Second, there was the Filioque—the question of the ability of one half of Christendom to amend unilaterally the creed without consulting the other half, and the apparently momentous doctrinal implications carried by that amendment—(when it comes to the Holy Trinity, stakes are always high). Whatever Photios’ scruples about Latin Trinitarian theology in the 860s, he had apparently let them be in 879 when he agreed to embrace Roman communion. At the council, the Filioque had not received the critical discussion that it warranted. That was a grave mistake.

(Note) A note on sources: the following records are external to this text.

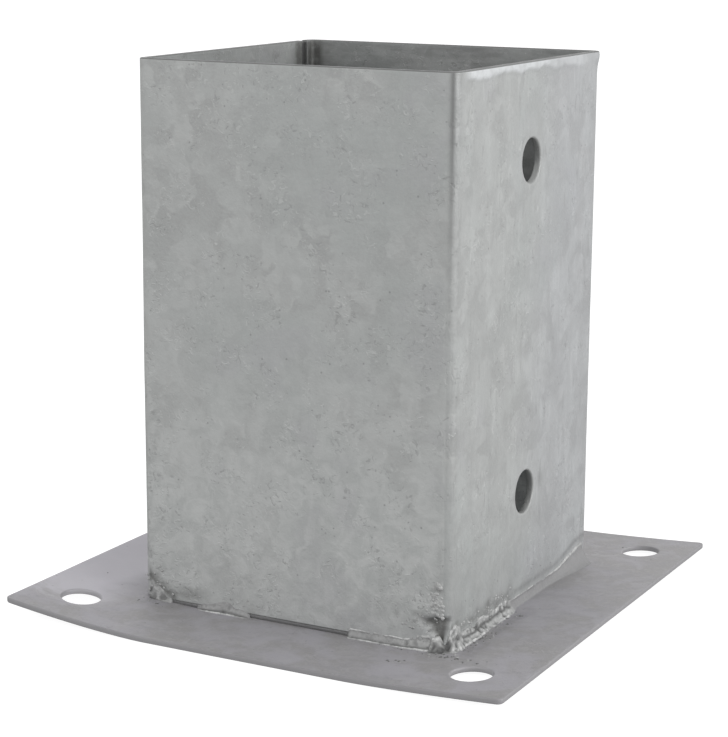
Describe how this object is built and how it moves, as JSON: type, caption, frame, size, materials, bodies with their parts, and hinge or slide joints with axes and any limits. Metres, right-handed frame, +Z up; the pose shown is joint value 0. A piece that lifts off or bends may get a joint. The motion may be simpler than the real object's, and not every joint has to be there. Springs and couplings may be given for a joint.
{
  "type": "bolt-down post base",
  "caption": "Square sheet-steel sleeve, open at the top, stitch-welded on a flat square base plate with corner anchor holes; holds the foot of a timber post with cross bolts.",
  "frame": {"origin": "middle of the base plate's underside, where the part stands on the ground slab", "axes": "+Z up, out of the sleeve's open mouth; +X and -X out of the two walls with the cross holes; +Y and -Y out of the two plain walls, -Y on the side with the tack, the short and the long stitch weld"},
  "size_m": [0.15, 0.15, 0.1525],
  "materials": {
    "zinc_sheet": "hot-dip galvanised sheet, matte mottled grey zinc with a faint flake pattern",
    "zinc_plate": "hot-dip galvanised plate, dull stained grey zinc",
    "zinc_weld": "rough weld metal under hot-dip zinc, brighter on the ridges and dark in the pits"
  },
  "bodies": {
    "root": {"base_plate": "zinc_plate", "sleeve": "zinc_sheet", "weld_seam": "zinc_weld", "weld_front_tack": "zinc_weld", "weld_front_short": "zinc_weld", "weld_front_long": "zinc_weld", "weld_near_corner": "zinc_weld", "weld_right": "zinc_weld", "weld_back_short": "zinc_weld", "weld_back_long": "zinc_weld", "weld_left_short": "zinc_weld", "weld_left_long": "zinc_weld"}
  },
  "joints": []
}
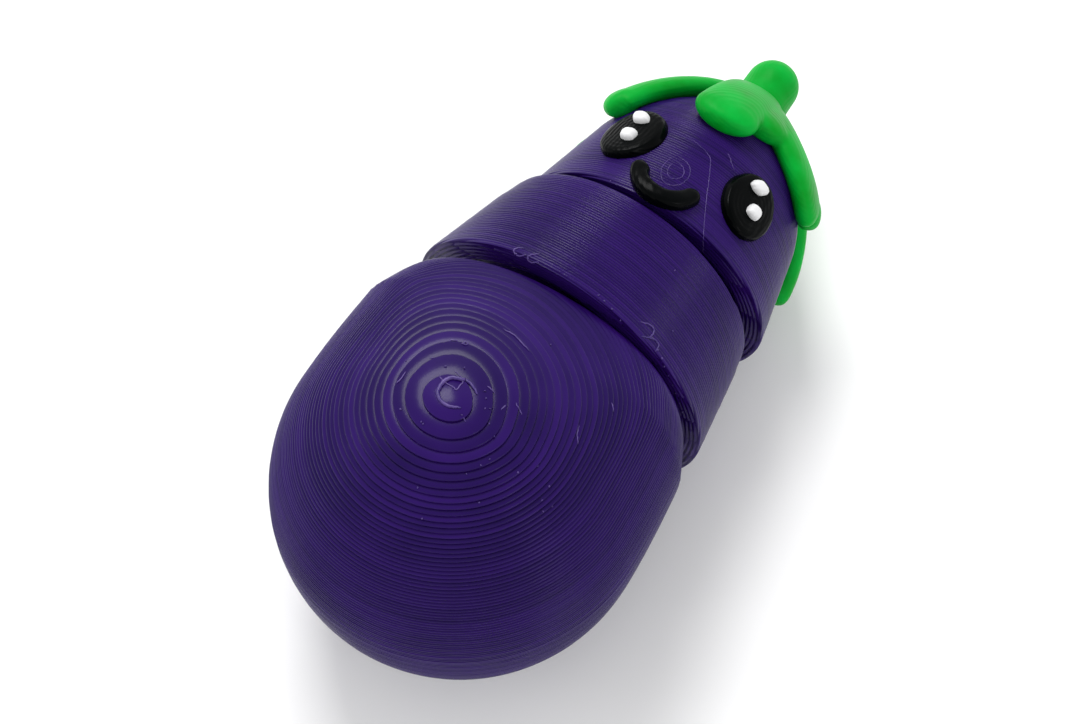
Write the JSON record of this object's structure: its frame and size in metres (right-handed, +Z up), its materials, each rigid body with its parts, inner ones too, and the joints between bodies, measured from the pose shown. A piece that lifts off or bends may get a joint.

Later on, Byzantine polemicists down the centuries would recycle, again and again, the arguments that Photios had expounded against the Filioque. They would remember him not as the consummate scholar, not even as sponsor of the evangelization of the Slavs, but as the first conscientious objector to the presumptuous innovations of Rome. Meanwhile, the children and defenders of Roman prerogatives remembered Photios as the “first schismatic” who fabricated accusations against the West as pretexts cloaking his own ambition and his servility to his imperial handlers.

Even if it were a mere “myth,” myths are powerful. Medieval theologians and polemicists drew upon the legacy and precedent of Photios as a means to explain the schism that was only a post-Photian development—and perhaps only coming into existence in their own days—and even as a means to justify themselves in contributing to the schism by (sometimes) deploying Photios’ own arguments. I am grateful to Dr. Thomas Fleming for recalling Photios’ inestimable contributions, for all times, as a philologist and man of letters. For such a man—a scholar of the classics, a renovator of education, and apostle of the Slavs—to have been thus cartoonishly reduced in historical memory to the status of mere villain makes Photios, I daresay, one of the most poignant victims of the schism.